Italian Easter Eggs

close up of Italian Easter egg packaging

Brightly colored cellophane has been taunting me. Italian Easter eggs are large, in charge and unavoidable.

Walking down the street, riding the bus, on the metro: it seems like everyone has huge Easter eggs peeking out of their bags. Giant, chocolate, eggs.

The phenomenon seems on par with the panettone craze that struck everyone at Christmas time.  And who am I to fight tradition? I had to buy one.

Packaging of Italian easter egg

“LOOK!” I literally squealed at the display in the supermercato. “Sorpresa! There is a surprise inside!”

Unwrapped chocolate Easter egg

I was warned that I had to wait until Easter day to unwrap it.

Yeah. Right.  If there is chocolate in the house, it will be opened.

And this is the great thing about Italian Easter eggs… they are primarily chocolate. In fact, the Italian version of these holiday sweets is the exact opposite to American Easter eggs. Whereas American eggs tend to be made of plastic and then filled with small candies, Italian Easter eggs are made of chocolate and filled with plastic.

I’m not going to lie, I got a little excited about the surprise.  What could it be?!?

Italian chocolate with toy inside

A non-functional, teeny slinky? Lame.

At least the chocolate egg was tasty.

However, the more you spend on the Italian Easter egg, the better the prize and the superior the quality of chocolate. In the weeks leading up to the holiday, supermarkets build towers of the brightly wrapped eggs which have different themes and are often marketed as being specifically for boys or girls. You can also find specialty versions of the eggs at pastry shops.

Even as an adult, I feel completely entitled to partake in all the kiddy traditions because they weren’t a part of my American childhood.

Buona Pasqua! Happy Easter!

(P.S. The one thing I miss a bit is dying Easter eggs. However, most eggs in Italy have a brown shell which is difficult to color. There is a rumor that Lidl has white-shell eggs in case you are hoping to recreate this tradition while living abroad).

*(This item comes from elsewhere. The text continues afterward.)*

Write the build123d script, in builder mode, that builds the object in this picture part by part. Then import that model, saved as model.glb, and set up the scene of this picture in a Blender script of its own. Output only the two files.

14 thoughts on “Italian Easter Eggs

  1. L says:

    I love those eggs 🙂
    Just wondering, what do you study in Rome? It’s just that I wanted to study abroad too, but I was told that it would be pointless to study in Rome since you were only allowed to pursue a couple of specific degrees.
    Happy Easter !

  2. Nina says:

    In Germany (where I spent a good chunk of my childhood 🙂 ) there’s these things called ‘Uberraschungseier’ or surprise eggs which are very similar to this Italian one. But you’re able to purchase them year round! haha

    Anyways, have a lovely Easter in Rome!

  3. Pingback: Il Maritozzaro: Roman Breakfast of Champions – An American in Rome

  4. Tailorone says:

    “la sorpresa” inside easter eggs is often a matter of mockery. People expect it to be “lame”, as you said. I think that’s part of the tradition as well, because a nice surprise wouldn’t be part of the game, strange to say. In fact there is a very common sentence used (better said: screamed) when you see somebody driving their car poorly: “where did you find your licence, inside easter egg?”

  5. Adrienne Hofstetter says:

    Thank you!! I have an Sicilian friend living in Nevada who is sad she can’t find giant eggs here and I was curious what Italian Easter eggs were like. I’m on the hunt to get some here for Easter now.

    • Natalie says:

      I don’t think the ones with toys are allowed because they are considered choking hazards (or that is what I heard about Kinder), but you should be able to find some nice chocolate ones via Eataly.